Hesitant to make the decision on the own, he approached Kohli and asked what he felt.”I said, this is your game, you have to be comfortable with playing play four or five bowlers,” Kohli would later reveal. “He instantly said five bowlers because he understands the workloads of the guys throughout the whole season and to keep pushing two guys to take wickets for you regularly is unfair when the body is tired.”It was a brave call to play with a batsman less when your most influential batsman is unavailable. Once it was decided that five bowlers would play the choice, Rahane, Kohli and Anil Kumble had a discussion and zeroed in on Kuldeep Yadav as he brought an element of surprise.

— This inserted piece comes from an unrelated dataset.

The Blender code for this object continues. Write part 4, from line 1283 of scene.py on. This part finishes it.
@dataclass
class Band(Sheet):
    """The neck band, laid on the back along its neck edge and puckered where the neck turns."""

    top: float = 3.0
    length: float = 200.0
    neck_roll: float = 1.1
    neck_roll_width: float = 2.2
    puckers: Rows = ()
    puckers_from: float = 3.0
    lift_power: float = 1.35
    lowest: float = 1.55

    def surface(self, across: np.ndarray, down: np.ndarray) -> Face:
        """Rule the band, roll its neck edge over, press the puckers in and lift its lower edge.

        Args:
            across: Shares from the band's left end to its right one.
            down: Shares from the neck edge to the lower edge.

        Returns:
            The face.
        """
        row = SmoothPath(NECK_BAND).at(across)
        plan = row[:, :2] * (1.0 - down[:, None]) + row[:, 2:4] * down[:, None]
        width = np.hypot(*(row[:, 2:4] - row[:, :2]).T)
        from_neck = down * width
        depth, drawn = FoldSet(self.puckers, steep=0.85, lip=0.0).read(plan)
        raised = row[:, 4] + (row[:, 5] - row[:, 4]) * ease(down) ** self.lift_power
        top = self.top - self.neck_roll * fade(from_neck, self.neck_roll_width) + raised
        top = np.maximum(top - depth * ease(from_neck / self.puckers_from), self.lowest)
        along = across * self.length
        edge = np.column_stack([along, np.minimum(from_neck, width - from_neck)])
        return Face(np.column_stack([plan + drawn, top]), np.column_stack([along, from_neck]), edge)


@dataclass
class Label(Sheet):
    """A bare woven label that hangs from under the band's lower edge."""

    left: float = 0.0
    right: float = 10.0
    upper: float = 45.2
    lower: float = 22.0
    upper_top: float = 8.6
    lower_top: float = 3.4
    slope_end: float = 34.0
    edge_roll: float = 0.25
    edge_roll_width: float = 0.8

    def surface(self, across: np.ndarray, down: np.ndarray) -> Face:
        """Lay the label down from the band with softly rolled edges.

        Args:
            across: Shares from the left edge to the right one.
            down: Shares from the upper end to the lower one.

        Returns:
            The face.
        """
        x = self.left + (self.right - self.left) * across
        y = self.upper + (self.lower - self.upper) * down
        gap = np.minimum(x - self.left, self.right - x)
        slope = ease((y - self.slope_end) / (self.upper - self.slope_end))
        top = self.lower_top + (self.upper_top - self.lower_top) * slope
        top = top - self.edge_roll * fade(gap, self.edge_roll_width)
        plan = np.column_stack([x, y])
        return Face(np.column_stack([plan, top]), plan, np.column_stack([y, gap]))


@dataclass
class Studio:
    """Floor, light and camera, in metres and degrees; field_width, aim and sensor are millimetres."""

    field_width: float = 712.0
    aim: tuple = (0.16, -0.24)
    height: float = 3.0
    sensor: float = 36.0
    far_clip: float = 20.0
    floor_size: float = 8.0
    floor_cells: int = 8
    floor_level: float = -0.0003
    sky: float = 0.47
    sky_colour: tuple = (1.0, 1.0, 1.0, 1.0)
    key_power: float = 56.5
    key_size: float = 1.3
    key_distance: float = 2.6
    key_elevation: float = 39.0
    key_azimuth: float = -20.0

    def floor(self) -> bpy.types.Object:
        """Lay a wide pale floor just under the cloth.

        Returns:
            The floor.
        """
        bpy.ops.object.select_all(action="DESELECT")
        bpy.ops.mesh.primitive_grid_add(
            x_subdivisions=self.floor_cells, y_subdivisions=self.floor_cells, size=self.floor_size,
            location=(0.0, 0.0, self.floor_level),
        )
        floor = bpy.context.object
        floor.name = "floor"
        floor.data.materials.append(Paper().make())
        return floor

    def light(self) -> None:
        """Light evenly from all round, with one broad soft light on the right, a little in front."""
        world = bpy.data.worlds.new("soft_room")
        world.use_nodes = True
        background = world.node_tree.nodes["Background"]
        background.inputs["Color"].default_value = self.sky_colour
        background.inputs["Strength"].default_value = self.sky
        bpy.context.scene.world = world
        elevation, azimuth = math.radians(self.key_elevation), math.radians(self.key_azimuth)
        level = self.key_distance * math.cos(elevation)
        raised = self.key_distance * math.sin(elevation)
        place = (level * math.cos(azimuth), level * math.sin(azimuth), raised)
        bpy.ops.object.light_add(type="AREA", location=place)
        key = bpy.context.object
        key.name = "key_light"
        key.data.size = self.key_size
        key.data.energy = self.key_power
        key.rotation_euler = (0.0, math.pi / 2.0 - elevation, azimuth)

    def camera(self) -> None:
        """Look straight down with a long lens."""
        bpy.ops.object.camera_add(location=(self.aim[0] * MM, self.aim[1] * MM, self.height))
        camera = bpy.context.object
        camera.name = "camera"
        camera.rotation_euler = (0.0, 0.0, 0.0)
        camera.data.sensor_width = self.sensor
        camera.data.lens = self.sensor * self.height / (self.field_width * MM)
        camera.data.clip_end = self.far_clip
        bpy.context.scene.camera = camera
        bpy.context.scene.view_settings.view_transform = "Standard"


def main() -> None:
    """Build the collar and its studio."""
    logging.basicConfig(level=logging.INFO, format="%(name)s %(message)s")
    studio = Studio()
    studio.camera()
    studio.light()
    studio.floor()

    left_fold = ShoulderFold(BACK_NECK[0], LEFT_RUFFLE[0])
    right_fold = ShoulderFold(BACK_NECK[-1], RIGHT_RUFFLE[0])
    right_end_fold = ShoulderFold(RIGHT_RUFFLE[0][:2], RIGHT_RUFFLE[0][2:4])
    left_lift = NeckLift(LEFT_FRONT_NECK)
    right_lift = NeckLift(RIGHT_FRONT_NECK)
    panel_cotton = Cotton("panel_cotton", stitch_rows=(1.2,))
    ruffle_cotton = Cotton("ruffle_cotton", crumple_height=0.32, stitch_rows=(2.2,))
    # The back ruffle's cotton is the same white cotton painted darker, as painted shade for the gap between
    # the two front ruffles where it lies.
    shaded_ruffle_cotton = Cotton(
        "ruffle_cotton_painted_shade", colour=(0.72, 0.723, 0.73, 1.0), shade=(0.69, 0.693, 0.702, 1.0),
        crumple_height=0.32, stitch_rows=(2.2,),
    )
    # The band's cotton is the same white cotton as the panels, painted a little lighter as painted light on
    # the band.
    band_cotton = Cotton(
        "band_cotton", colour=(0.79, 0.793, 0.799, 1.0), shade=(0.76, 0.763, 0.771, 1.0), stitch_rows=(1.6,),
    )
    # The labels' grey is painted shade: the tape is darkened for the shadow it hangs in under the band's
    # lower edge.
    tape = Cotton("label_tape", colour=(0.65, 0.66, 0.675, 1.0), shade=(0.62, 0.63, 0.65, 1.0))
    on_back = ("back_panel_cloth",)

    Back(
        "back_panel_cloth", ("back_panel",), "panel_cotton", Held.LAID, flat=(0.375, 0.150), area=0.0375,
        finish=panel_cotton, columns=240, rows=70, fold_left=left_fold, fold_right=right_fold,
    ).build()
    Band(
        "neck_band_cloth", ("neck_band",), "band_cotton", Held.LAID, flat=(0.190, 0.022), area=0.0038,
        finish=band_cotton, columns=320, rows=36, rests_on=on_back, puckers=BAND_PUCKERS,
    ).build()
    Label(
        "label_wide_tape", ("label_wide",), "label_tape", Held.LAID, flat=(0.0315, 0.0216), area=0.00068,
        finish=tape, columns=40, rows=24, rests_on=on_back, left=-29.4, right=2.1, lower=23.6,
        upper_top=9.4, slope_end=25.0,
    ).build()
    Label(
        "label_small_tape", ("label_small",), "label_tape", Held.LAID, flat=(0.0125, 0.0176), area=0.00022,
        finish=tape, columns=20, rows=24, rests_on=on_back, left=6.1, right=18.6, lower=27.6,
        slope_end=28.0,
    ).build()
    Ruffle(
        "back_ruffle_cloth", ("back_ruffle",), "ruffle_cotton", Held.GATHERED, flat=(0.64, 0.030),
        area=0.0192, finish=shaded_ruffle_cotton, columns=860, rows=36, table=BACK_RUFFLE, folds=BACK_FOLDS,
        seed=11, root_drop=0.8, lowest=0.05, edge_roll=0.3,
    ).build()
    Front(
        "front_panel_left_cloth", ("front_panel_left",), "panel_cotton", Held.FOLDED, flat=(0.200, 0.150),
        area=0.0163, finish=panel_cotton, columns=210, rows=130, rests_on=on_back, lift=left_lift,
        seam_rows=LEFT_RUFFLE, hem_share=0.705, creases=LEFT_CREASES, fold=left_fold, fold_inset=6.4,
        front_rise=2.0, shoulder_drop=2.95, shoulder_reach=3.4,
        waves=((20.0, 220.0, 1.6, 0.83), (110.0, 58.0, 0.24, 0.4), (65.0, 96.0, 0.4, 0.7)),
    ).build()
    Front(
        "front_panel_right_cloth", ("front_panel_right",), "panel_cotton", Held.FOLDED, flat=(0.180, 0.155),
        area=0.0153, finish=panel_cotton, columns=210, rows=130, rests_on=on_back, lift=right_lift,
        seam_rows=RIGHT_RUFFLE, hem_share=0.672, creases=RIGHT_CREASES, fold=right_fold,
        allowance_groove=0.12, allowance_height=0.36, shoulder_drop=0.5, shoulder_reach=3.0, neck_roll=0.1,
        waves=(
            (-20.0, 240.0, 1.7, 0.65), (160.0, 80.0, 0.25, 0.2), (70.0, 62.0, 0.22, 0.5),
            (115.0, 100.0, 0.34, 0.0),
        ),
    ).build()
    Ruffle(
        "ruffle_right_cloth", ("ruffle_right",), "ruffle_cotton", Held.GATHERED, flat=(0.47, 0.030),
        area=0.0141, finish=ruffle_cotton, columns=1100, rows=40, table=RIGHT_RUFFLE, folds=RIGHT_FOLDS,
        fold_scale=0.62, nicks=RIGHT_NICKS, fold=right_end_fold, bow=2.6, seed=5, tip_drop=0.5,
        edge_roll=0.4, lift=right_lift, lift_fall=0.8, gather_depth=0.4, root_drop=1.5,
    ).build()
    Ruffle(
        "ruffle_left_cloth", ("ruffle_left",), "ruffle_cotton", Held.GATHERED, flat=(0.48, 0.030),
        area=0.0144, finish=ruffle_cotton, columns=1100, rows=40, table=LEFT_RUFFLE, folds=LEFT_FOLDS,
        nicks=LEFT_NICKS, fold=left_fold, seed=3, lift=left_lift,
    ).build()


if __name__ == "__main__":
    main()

The young left-arm unorthodox spinner turned out to be the ace in the hole.  “To win Test matches, you need some courage before you start, to take that little bit of risk and play five bowlers. Credit to him that he went in with five bowlers,” Kohli said.Credit to Kohli as well to cede the decision making role to Rahane. An intense leader that Kohli is, it would have been counter-intuitive for him to step aside and not get involved. Initially, in the first session on Day One, it seemed Kohli was itching to get back into the thick of things as he came onto the field carrying water and advice. India looked like it had two captains, and at the same time none. This was the only session where the team appeared listless as they conceded 131/1. Kohli stepped back soon after, and Rahane and his fifth bowler stepped up. As did India.